Thank you for your answer. 

I agree that it is not a hard work if we introduce a lemma as you said. However to do that,  if I understand well , you may probably have to use something like this 
**************
[rewrite] [lemma_name]
**************
But the "rewrite" learned till now does not have that syntax. It can only rewrite 
syntactically something following a rule indicated by a hypothesis. 

Thus, finally my question turns to:
"Can we work around more primitively with 
-simpl. reflexivity.  intros. Case. Eval. 
-induction
-rewrite with the syntax: [rewrite] [<-]/[->] [hypothesis]
?"

or can we fullfil the case "n=S n', m = S m'" in the follwing part?
----------------------
Theorem plus_comm : forall n m : nat,
  plus n m = plus m n.
Proof.
  intros n m.
  induction n as [|n'].
  induction m as [|m'].
  Case "n=0 m=0".
  reflexivity.
  Case "n=S n' m=0'".
  simpl. rewrite <- IHm'. simpl. reflexivity.
  induction m as [|m'].
  Case "n=Sn' m=0".
  simpl. rewrite -> IHn'.  reflexivity.
  Case"n=Sn' m= S m'".
(*Can we fullfil this case with a primitive way????*)
Admitted.
 --------------------------------------------

I hope it's clear. Thanks in advance.

Z.

On Mon, Mar 1, 2010 at 12:49 PM, gallais @ EnsL <guillaume.allais AT ens-lyon.fr> wrote:

Hi,

You should just try to prove it by induction : the generated goals are quite easy to prove (even for a beginner) once you know that there exists a lemma `plus_n_Sm` stating that `forall n m : nat, S (n + m) = n + S m`.

You can try to prove plus_n_Sm as a sublemma (the induction proof is also quite easy) and you will be able to proove plus_comm using only intro, induction, reflexivity, rewrite and simpl.

Cheers,

guillaume

On 1 March 2010 12:36, Zhoulai.FU AT X.org <zhoulai.fu AT polytechnique.org> wrote:

On Mon, Mar 1, 2010 at 11:58 AM, Adam Koprowski <adam.koprowski AT gmail.com> wrote:

On Mon, Mar 1, 2010 at 11:53, <zell08v AT orange.fr> wrote:

Hello,

I am a total beginner on Coq. Here is an exercise from the introduction cours
of Pierce.
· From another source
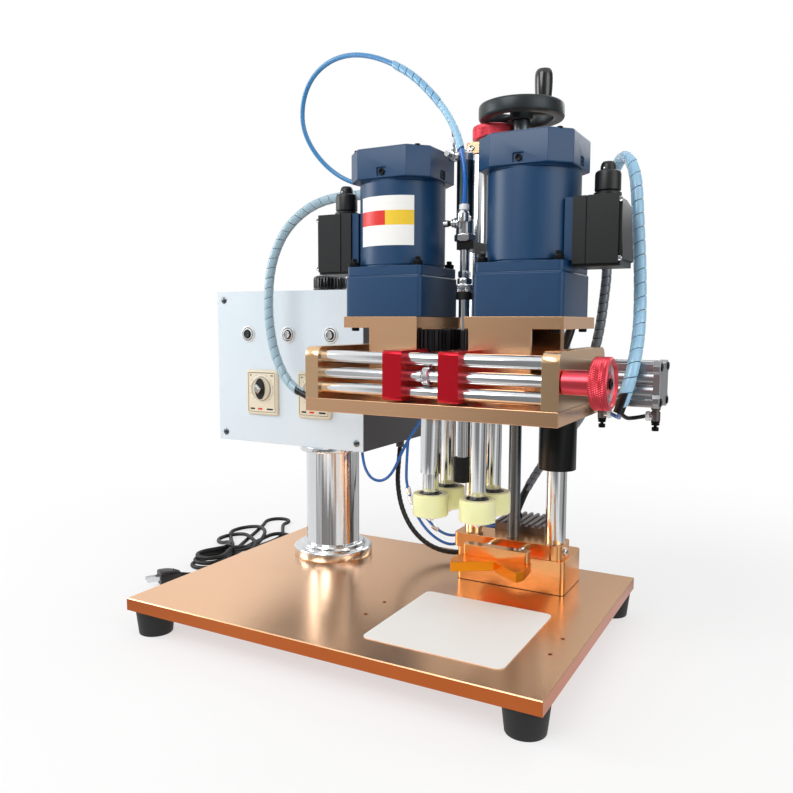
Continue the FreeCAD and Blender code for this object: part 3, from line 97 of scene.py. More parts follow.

To prove:
**********************
Theorem plus_comm : forall n m : nat,
 plus n m = plus m n.
Proof.
 (* FILL IN HERE *) Admitted.
********************

How can I prove it with only the several keywords that  leaarned so far:
simpl. reflexivity. rewrite. intros. Case. Eval.

 

  Indeed, as the proof goes by induction, you will have to extend this list with the [induction] tactic.

Thanks. You are right. I had forgetten [induction]. In fact, my question should have been:

How can I prove it with only the several keywords that  learned so far: Induction

simpl. reflexivity. rewrite. intros. Case. Eval.

I mean I still hope to know the answer with this extended list:) Thanks in advance.

-- 
Zhoulai FU

INRIA Rennes - Bretagne Atlantique
Campus Universitaire de Beaulieu
35042 RENNES Cedex - FRANCE